The fact that both brands belong to Anheuser-Busch InBev NV (ABI)’s Ambev SA makes the strategy unusual, said Leslie Farnsworth, chief executive officer of FrogDog, a Houston-based marketing strategy consultant. Leuven, Belgium-based Inbev also owns U.S. favorite Budweiser and Belgium’s Stella Artois. The two nations faced off on the soccer field earlier this week, with Belgium beating the American team 2-1.
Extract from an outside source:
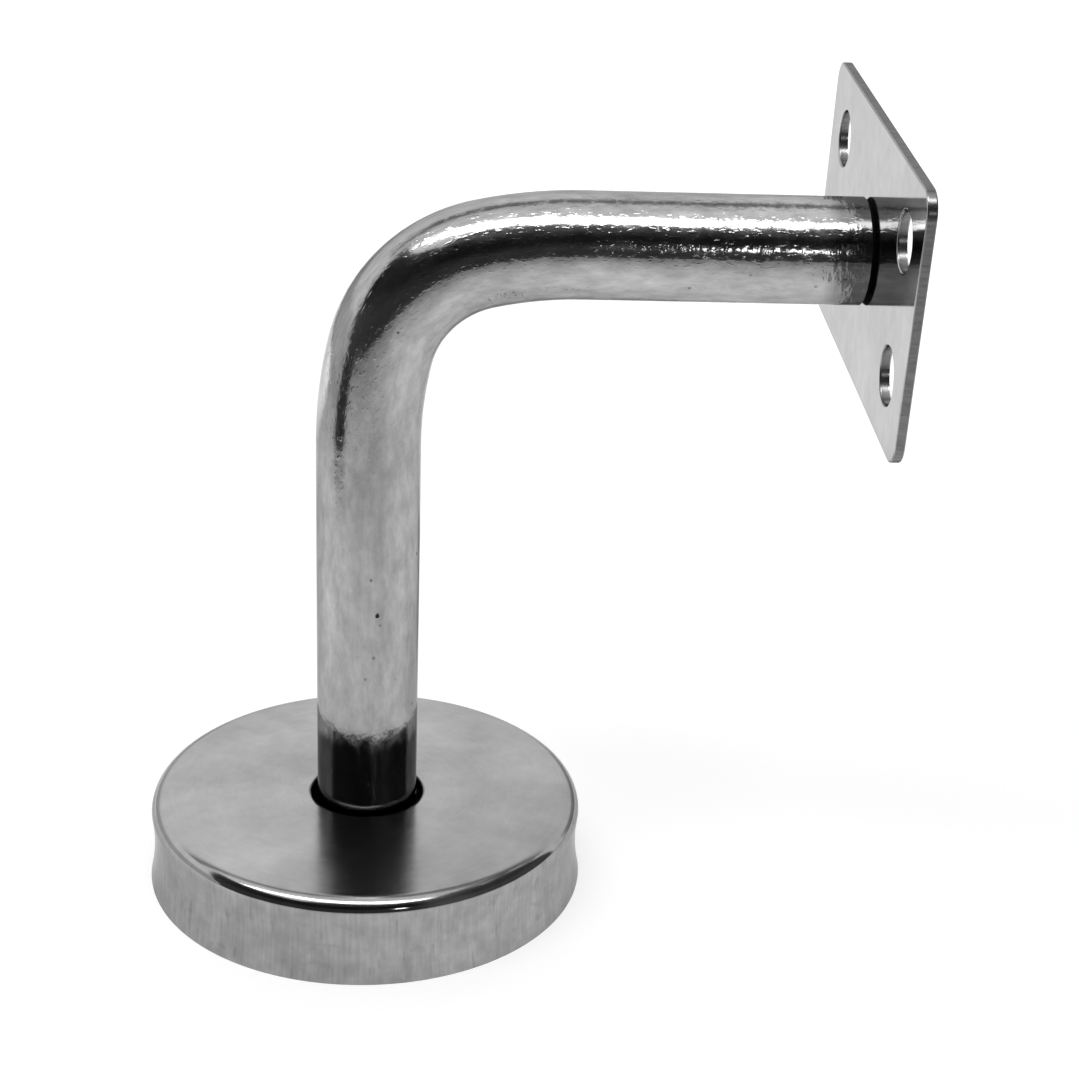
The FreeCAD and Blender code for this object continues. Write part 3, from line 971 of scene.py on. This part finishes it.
def make_lamp(name, shape, place, target, long_side, size, radiance):
    """Soft lamp, aimed at a target, of a radiance in the same measure as the white world."""
    data = bpy.data.lights.new(name, "AREA")
    data.shape = shape
    data.size, data.size_y = size
    area = size[0] * size[1] * (math.pi / 4 if shape == "ELLIPSE" else 1)
    data.energy = radiance * math.pi * area
    lamp = bpy.data.objects.new(name, data)
    bpy.context.scene.collection.objects.link(lamp)
    lamp.visible_camera = False
    back = (place - target).normalized()
    side = (long_side - back * long_side.dot(back)).normalized()
    lamp.matrix_world = Matrix.Translation(place) @ turned_to(side, back.cross(side), back)


def make_world():
    world = bpy.data.worlds.new("white_studio")
    bpy.context.scene.world = world
    world.use_nodes = True
    tree = world.node_tree
    tree.nodes.clear()
    white = node(tree, "ShaderNodeBackground", {"Color": (1.0, 1.0, 1.0, 1.0), "Strength": 1.0})
    node(tree, "ShaderNodeOutputWorld", {"Surface": white.outputs[0]})


def make_camera():
    data = bpy.data.cameras.new("camera")
    data.lens = LENS
    data.sensor_width = SENSOR
    data.clip_start, data.clip_end = CAMERA_CLIP
    camera = bpy.data.objects.new("camera", data)
    bpy.context.scene.collection.objects.link(camera)
    yaw, pitch, roll = (math.radians(a) for a in (CAMERA_YAW, CAMERA_PITCH, CAMERA_ROLL))
    forward = Vector((math.sin(yaw) * math.cos(pitch), math.cos(yaw) * math.cos(pitch), -math.sin(pitch)))
    level = Vector((math.cos(yaw), -math.sin(yaw), 0))
    right = math.cos(roll) * level + math.sin(roll) * level.cross(forward)
    turn = turned_to(right, right.cross(forward), -forward)
    camera.matrix_world = Matrix.Translation(CAMERA_PLACE) @ turn
    bpy.context.scene.camera = camera


arm = make_arm()
dress(arm, bar_steel())
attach(arm, "bracket")
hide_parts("arm")

cover = make_cover()
dress(cover, cover_steel())
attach(cover, "cover")
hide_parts("cover")

flange_weld = make_flange_weld()
dress(flange_weld, weld_steel())
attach(flange_weld, "bracket")
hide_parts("flange_weld")

dress(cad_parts["rail_plate"], sheet_steel())
dress(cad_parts["wall_flange"], mill_steel())
dress(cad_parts["plate_weld"], ground_steel())

make_world()
make_floor()
make_front_flag()
make_side_walls()
make_back_card()
make_ceiling_card()
for lamp in LAMPS:
    make_lamp(**lamp)
make_camera()
bpy.context.scene.view_settings.view_transform = "Standard"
“Playing into that national fervor, especially around the World Cup, makes a lot of sense,” Farnsworth said in a telephone interview. “I don’t know of a precedent where a company has owned both brands and then has decided to position them like this.”

Favorites to Win

Brazil and Argentina are among the favorites to make it to the World Cup final. Bloomberg Sports forecasts Brazil has a 28 percent chance of winning, compared with 19 percent for Argentina. The nations first played each other 100 years ago –- Argentina won –- and the rivalry between the neighbors has only heated up since.

The Quilmes ad shows a Brazilian fan being wrapped in a blue-and-white Argentine flag after being conquered, while Brazilians sing in the Skol commercial that no one knows the Argentine anthem so they decided to make one up.

Skol created other similar ads poking fun at the English and Italians, among others, as part of its “Welcome to Our Surroundings” marketing campaign.

The ads show Brazilians welcoming foreigners in a “fun way that taps into the irreverence and good humor of the soccer culture,” Skol said in an e-mail response to questions. “The idea behind the campaign was to play with the peculiarities of each country and at no time to offend any nationalities.”

Market Share

Ambev, which has a 68 percent market share in Brazil, saw earnings before interest, taxes, depreciation and amortization in the country grow 15 percent to 2.89 billion reais ($1.3 billion) in the first quarter of 2014, according to the company’s quarterly earnings statement. Southern Latin America, a region that includes Argentina, saw Ebitda increase 23 percent to 848 million reais.

Ambev fell 7.6 percent this year through yesterday, compared with a 3 percent increase for the benchmark Ibovespa index. The stock trades at 20 times estimated 2014 earnings. Inbev rose 8.5 percent in the same time period and trades at 22 times earnings.

Ambev rose 1.9 percent to 16.30 reais in Sao Paulo today, the highest close since June 10.

The World Cup quarterfinal stage begins tomorrow. Brazil will play Colombia in Fortaleza at 5 p.m. tomorrow, while Argentina plays Belgium on July 5 in Brasilia.

The rivalry between the two teams will heat up as they work their way toward the July 13 final in Rio de Janeiro. That’s good news for both Skol and Quilmes.

“Each brand has a different language,” Rafael Pulcinelli, sports marketing manager at Ambev, said in an interview yesterday. “If you take the language that the brands speak, each of them have their own peculiarity in the way they communicate with consumers.”